All of us are united by one thing –
the desire that peace will come as soon as possible.”

Jewish women in Belarus, Georgia, Russia and Ukraine who had been at the forefront of coalition-building in their region found, ironically, that their skills were now being called upon to facilitate dialogue between people in Russia and Ukraine and between Ukrainians of differing political affiliations.

This work is ongoing today. While Jewish women share the frustration and fears of others in their region, many are trying to regain some control over their quality of life through the framework of their Jewish identity and the social activism skills they have developed in the past decade.
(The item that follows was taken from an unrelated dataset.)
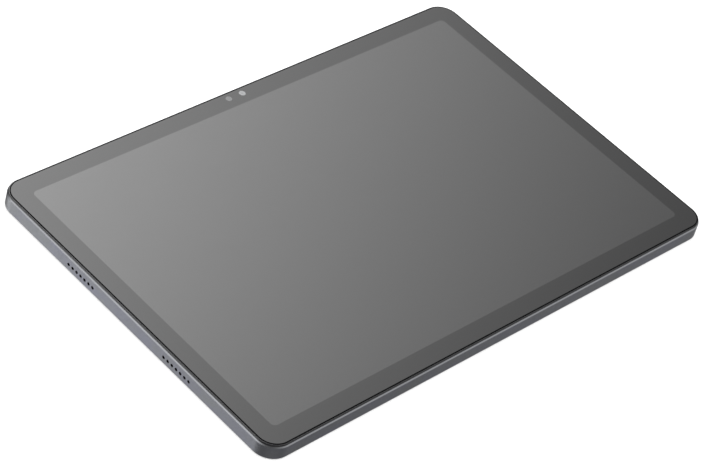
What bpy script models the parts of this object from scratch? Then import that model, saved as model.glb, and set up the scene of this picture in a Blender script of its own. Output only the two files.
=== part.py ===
"""Eleven-inch tablet computer, modelled as the pieces that it comes apart into.

Run it with blender --background --python part.py, or from Blender's text editor.

Units are metres and +Z is up. The tablet lies on its back with its screen facing up.
X runs along the long side, +Y points to the long side that holds the front camera,
and the origin is on the flat back, under the middle of the body.
"""
import math

import bmesh
import bpy
from mathutils import Matrix, Vector

# ---------------------------------------------------------------- driving dimensions

BODY_X = 0.2566                 # long side of the body
BODY_Y = 0.1674                 # short side of the body
BODY_TOP = 0.0075               # face of the cover glass above the back
BODY_CORNER = 0.0090            # corner radius seen from above
CORNER_STEPS = 9                # facets in a quarter of a body corner

WALL = 0.0015                   # side wall of the rear housing
FLOOR = 0.0009                  # back of the rear housing
HOUSING_TOP = 0.0065            # the metal stops here and the plastic frame starts
BACK_ROUND = 0.0006             # rounded edge between the back and the sides
HOUSING_CHAMFER = 0.00045       # polished edge at the top of the metal

GAP = 0.0001                    # clearance between stacked pieces
SLIP = 0.0002                   # clearance around pieces that move

FRAME_INSET = 0.0004            # frame's outer face, in from the body's side
FRAME_SHOULDER = 0.00035        # rounding between that face and the lip
FRAME_TOP = 0.00735             # lip around the glass
GLASS_INSET = 0.00095           # edge of the cover glass, in from the body's side
GLASS_BOTTOM = 0.00685
GLASS_EDGE = 0.00045            # rounding of the glass edge
LEDGE_Z = (0.0062, 0.00665)     # ledge that the glass is taped down on
TAPE_INNER = 0.0026             # inner edge of that tape, in from the body's side
SKIRT_INNER = 0.0027            # inner face of the frame's skirt, in from the body's side
SKIRT_BOTTOM = 0.0050
WINDOW_MARGIN = 0.0007          # gap between the display module and the frame's window
MID_FRAME_INSET = 0.0030        # edge of the mid frame, in from the body's side

LCD_X = 0.2426                  # outline of the display module
LCD_Y = 0.1538
LCD_Z = (0.00575, 0.00675)
BACKLIGHT_Z = (0.00435, 0.00565)
MID_FRAME_Z = (0.00385, 0.00425)
BOARD_Z = (0.00095, 0.00165)    # main board
CELL_Z = (0.0010, 0.0036)       # battery cells

GRILLE_Y = {"lower": -0.0289, "upper": 0.0298}    # speaker grilles, on both short sides
GRILLE_HOLES = 7
GRILLE_PITCH = 0.0025
GRILLE_HOLE_RADIUS = 0.0007
GRILLE_Z = 0.0030

POWER_X = -0.1000               # middle of the power button, on the +Y side
POWER_LENGTH = 0.0130
VOLUME_X = -0.0720              # middle of the volume rocker
VOLUME_LENGTH = 0.0240
KEY_Z = 0.0035                  # middle of both keys
KEY_HEIGHT = 0.0020
KEY_PROUD = 0.0004              # how far a key stands out of the side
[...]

Jewish women in Belarus, Russia and Ukraine realize that they do not have the ability to force the governments to be less aggressive but they do have the power to create public sentiment for restraint, diplomacy and ultimately, peace.
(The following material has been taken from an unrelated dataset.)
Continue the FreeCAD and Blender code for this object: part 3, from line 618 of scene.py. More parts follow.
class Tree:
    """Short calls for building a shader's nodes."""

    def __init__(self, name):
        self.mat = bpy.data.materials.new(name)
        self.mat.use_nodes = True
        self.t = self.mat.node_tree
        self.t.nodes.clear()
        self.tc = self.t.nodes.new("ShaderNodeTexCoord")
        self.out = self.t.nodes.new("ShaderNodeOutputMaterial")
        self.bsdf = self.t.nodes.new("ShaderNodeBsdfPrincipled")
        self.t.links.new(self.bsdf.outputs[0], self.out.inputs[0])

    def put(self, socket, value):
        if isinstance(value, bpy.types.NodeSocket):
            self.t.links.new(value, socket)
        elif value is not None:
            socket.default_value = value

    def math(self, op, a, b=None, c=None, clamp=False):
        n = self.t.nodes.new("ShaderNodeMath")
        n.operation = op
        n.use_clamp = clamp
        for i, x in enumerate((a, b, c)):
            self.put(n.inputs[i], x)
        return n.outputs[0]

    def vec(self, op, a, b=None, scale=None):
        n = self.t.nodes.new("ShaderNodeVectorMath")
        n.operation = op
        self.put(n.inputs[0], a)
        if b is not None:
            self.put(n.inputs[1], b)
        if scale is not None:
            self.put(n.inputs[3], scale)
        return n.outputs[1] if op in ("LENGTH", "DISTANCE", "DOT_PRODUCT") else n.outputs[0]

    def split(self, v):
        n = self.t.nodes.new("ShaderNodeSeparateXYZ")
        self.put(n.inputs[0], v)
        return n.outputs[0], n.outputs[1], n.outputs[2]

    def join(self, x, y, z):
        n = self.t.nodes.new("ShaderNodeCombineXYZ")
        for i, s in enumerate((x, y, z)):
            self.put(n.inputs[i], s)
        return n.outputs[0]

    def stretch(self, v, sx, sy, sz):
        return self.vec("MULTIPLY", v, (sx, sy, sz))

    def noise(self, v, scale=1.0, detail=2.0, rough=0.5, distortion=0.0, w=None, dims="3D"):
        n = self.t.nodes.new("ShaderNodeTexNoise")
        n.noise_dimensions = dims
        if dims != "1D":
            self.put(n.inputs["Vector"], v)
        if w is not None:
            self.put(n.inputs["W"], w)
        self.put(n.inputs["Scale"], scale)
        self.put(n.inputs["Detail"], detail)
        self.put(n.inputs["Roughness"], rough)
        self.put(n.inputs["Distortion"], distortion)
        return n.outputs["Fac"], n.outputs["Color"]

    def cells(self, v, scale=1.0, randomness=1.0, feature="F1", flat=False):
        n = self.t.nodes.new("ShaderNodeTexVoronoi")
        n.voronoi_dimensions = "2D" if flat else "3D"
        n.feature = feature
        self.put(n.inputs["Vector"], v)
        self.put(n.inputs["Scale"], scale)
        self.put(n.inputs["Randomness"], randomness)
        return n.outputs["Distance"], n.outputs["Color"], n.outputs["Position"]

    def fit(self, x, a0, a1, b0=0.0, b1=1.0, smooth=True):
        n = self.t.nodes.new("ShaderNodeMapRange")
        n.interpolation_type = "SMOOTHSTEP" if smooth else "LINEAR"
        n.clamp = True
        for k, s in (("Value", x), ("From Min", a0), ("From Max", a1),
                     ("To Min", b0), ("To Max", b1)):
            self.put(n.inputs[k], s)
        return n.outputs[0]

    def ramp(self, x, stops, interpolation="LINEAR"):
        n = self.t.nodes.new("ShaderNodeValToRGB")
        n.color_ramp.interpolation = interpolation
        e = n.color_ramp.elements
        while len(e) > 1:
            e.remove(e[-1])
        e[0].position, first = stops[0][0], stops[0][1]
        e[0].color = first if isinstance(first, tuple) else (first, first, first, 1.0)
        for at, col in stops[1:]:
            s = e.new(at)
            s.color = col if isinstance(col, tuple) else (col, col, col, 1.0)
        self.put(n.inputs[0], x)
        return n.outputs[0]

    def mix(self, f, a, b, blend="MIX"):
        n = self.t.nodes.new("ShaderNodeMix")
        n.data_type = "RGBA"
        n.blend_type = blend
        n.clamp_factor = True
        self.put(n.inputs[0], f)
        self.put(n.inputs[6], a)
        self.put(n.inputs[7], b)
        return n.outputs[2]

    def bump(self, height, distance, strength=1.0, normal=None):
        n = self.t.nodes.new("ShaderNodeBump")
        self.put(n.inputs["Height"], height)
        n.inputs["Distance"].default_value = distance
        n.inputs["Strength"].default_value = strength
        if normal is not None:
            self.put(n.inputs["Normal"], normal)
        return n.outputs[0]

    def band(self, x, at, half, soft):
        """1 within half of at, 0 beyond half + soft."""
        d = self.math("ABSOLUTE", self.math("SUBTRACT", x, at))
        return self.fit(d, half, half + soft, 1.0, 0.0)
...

On their websites, Project Kesher activists have been posting ideas to promote a peaceful resolution.

In their roles as community leaders, teachers, social workers, etc., Project Kesher women continue to convene and to facilitate community dialogues on tolerance. They have been reaching out to youth groups, college students and community leaders to organize community roundtables to discuss the situation.

And now, increasingly more people across faiths, ethnicities, and cultures are joining their neighbors who were already engaged in these circles of dialogue. One thing they all express – from Kiev, Moscow, Crimea, eastern Ukraine – is that, whatever the political leaders are saying, they do not want to go to war.

We believe that this message is missing from the media.

As the conflict escalates, Jewish women in the Project Kesher network have begun to ask for support to learn mediation and constructive conflict skills to facilitate dialogue across borders. They are searching for opportunities to bring together leaders at neutral sites to strategize about how Jewish women can help stabilize Ukraine and Russia and continue to make strides in advocating for women and girls.

Galya, from Eastern Ukraine, writes, “Our only chance to stay sane under such circumstances is to do what actually Project Kesher has been doing for years – to network, to share information, to support those who are emotionally exhausted, to believe in ourselves, to think positively, and to act.”